The four young women who were found in a “correctional school” in Somalia had been sent to the religious institution by their families, and reported being chained to the walls and whipped with hosepipes.
Some had their legs shackled, spent days locked in a small box, were burned with hot sticks and forced to sit in their own urine unless they accepted a forced marriage, The Times said.
The Foreign Office and the Home Office interior ministry run the Forced Marriage Unit and from 2009 to 2017, the FMU has given advice or support to nearly 12,800 people.
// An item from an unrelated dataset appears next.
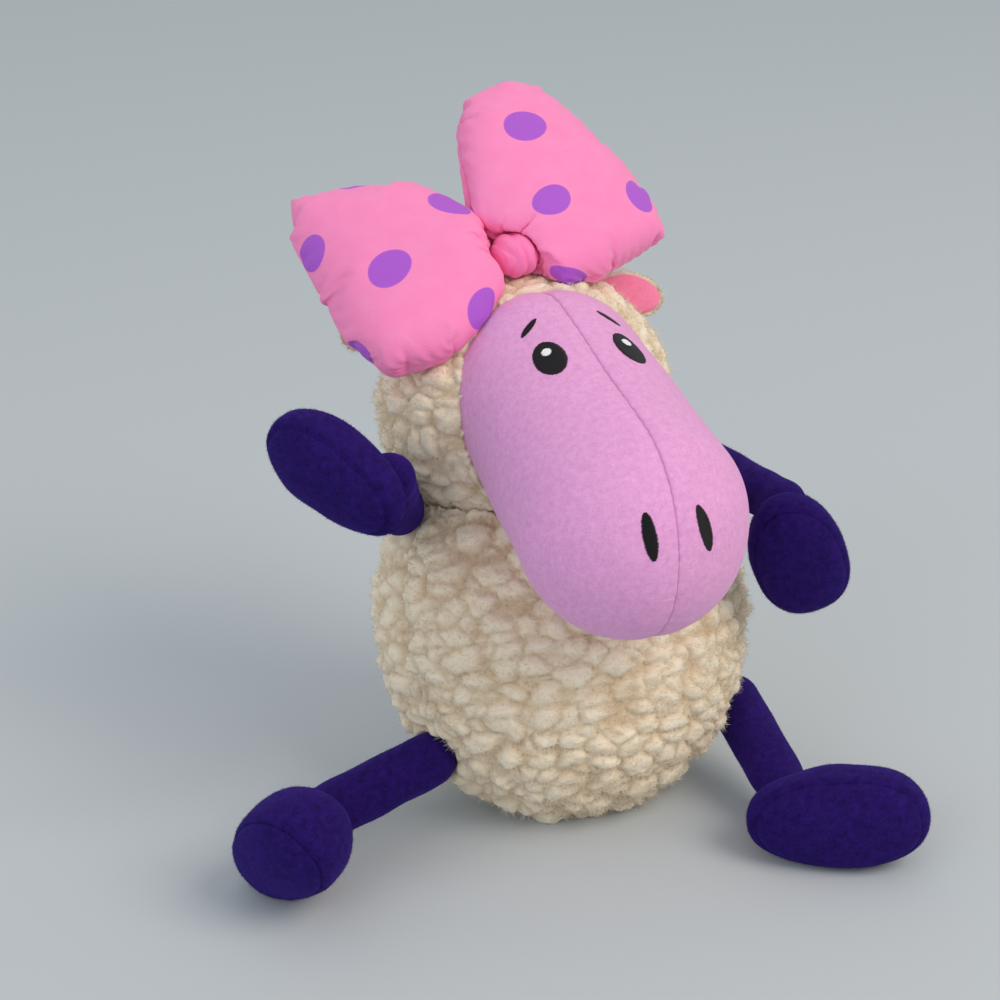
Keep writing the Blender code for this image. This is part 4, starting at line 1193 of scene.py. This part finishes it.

Marriages without consent, or their refusal, have led to suicides and so-called honour killings in Britain, with several cases coming to national prominence.
Since 2014, forced marriage has been a crime in Britain carrying a maximum seven-year prison sentence.
In the past two years, the Foreign Office has lent £7,765 to at least eight forced marriage victims who could not pay for their repatriation.
Around £3,000 has been repaid, although debts of more than £4,500 are outstanding.
A 10-percent surcharge is added if an emergency loan is not repaid within six months.
“Given these are from public funds, we have an obligation to recover the money,” a Foreign Office spokesman said.
“The FMU provides funding for safe houses and non-governmental organisations to ensure victims of forced marriage can get a place of safety as soon as possible.
“We do not charge British nationals for this service and work with organisations to support them on their return.”
However, news of the compulsory charges has prompted criticism in Britain.
Tom Tugendhat, the Conservative chairman of a parliamentary committee that monitors the work of the Foreign Office, called it “astonishing”, and vowed to scrutinise the policy.